At Gullane we are still in Dirleton. Gullane gave its name to the parish till near three hundred years ago, when the kirk was transferred to Dirleton and the name followed. The last incumbent is said to have been expelled by James VI. because he was an inveterate smoker. We all know the British Solomon hated tobacco. We can all hope that the pipe remained a sufficient consolation to the banished parson. The church was restored the other day. If there is a saint who takes golf in hand he ought to be patron here. Golf has made Gullane even more than it has made North Berwick. Many years ago I played my last game on beautiful Luffness Links. Then there was a famous training-stable for race-horses, and the place was most known from that. It was scarce a village at all, merely a few houses scattered on the hillside. There was one little inn called the Golf Tavern. The host was something of an antiquarian and, what is called in the north, "a character," and amused us by his talk. The Gullane of those days had charms that have not survived. The place has grown like an American city, so that villas, hotels, shops stretch over the fields in boundless profusion. The highway leads right through the links. They are perfection.
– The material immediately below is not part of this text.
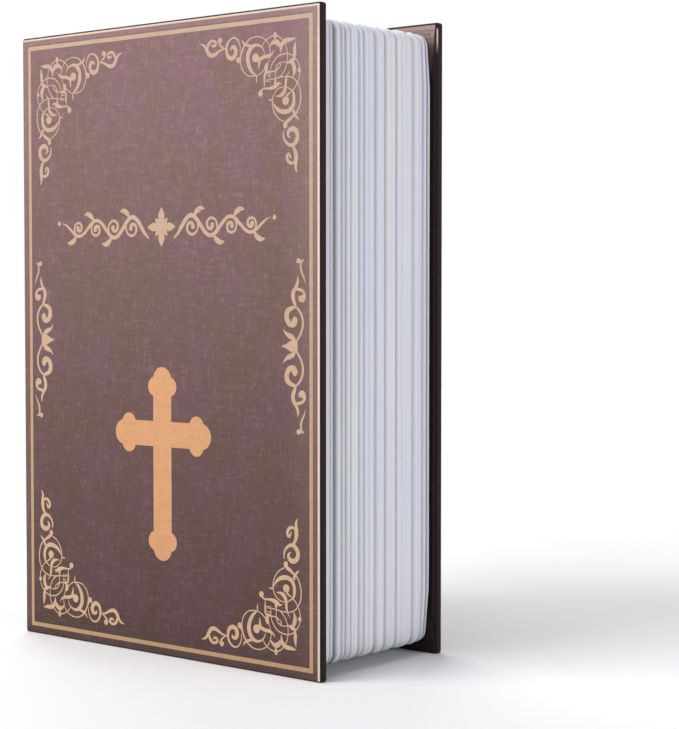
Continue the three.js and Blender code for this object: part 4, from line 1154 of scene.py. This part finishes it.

They are of wide extent, by the sea and yet not too close, provided by Nature with bunkers and so forth in reasonable plenty, right in front of the houses and in view of the fields. Then comes Luffness proper, the village of Aberlady, and Gosford. At Ferney Point, the western limit of Gosford Bay, there is again a fine extent of turf, springy under foot and fragrant with aromatic herbs. Beyond is quaintly named Bogle Hill, with its ruined cottages, the abode, as I remember, not of bogies but cows! Some tradition, you fancy, ought to linger round a place called Bogle Hill, but the very ghosts are extinct. Legends of the spirit world do not flourish in modem Lothian. The folk are educated, intelligent and commonplace. They regard tales of bogies and such like with cynical disfavour.

 

A good mile inland a few houses on the roadside make up the uninteresting village of Longniddry, yet it has memories of Wishart and Knox. Some stones in a field near are called Knox’s pulpit. Here it is averred the reformer preached his first sermon. A little way to the east is a ruined tower like unto Fenton Tower, known locally as the Red House, once the residence of some old-time laird. It is a conspicuous object from the railway, and touched with a sunlit effect it glows a burning crimson and is singularly impressive. Westward you come into the Seton country. There is Seton Mains, and Seton Mill, and Port Seton, and Seton Castle, and Seton Chapel, but the famous Earls of Winton that flourished there for centuries are all gone, and Seton Castle is a puny heir to the glories of splendid Seton Palace. Seton chapel has been restored by the Earl of Wemyss as a burial-place for his own family, and the glittering marble of its modern tombs glares into nothingness those faded tablets on the wall, with their quaint Latin phrases setting forth the virtues and achievements of forgotten members of the old family. One of the Queen’s Maries was a Seton, and the family were her devoted adherents and friends, as they were in after days of her son. It was proper, nay inevitable, they should take the Jacobite side in the rising of 1715, but for that they were driven forth, and they never returned. In 1745 Prince Charles, when on a visit at Grange, was presented with a rose by a lady of this ancient house. He gave in return the thistle from his cap, with a very pretty speech about the old kindness of the Stuarts and the Setons. The fated thistle is still preserved. Port Seton to-day is but a suburb of Cockenzie, or even of Edinburgh. The road rings under the tramway, coal-pits and factories smoke and screech on either side. The Setons come not again. You leave these shores of old romance behind and enter on the most commonplace and ugly league in all Lothian! But it takes you towards Edinburgh!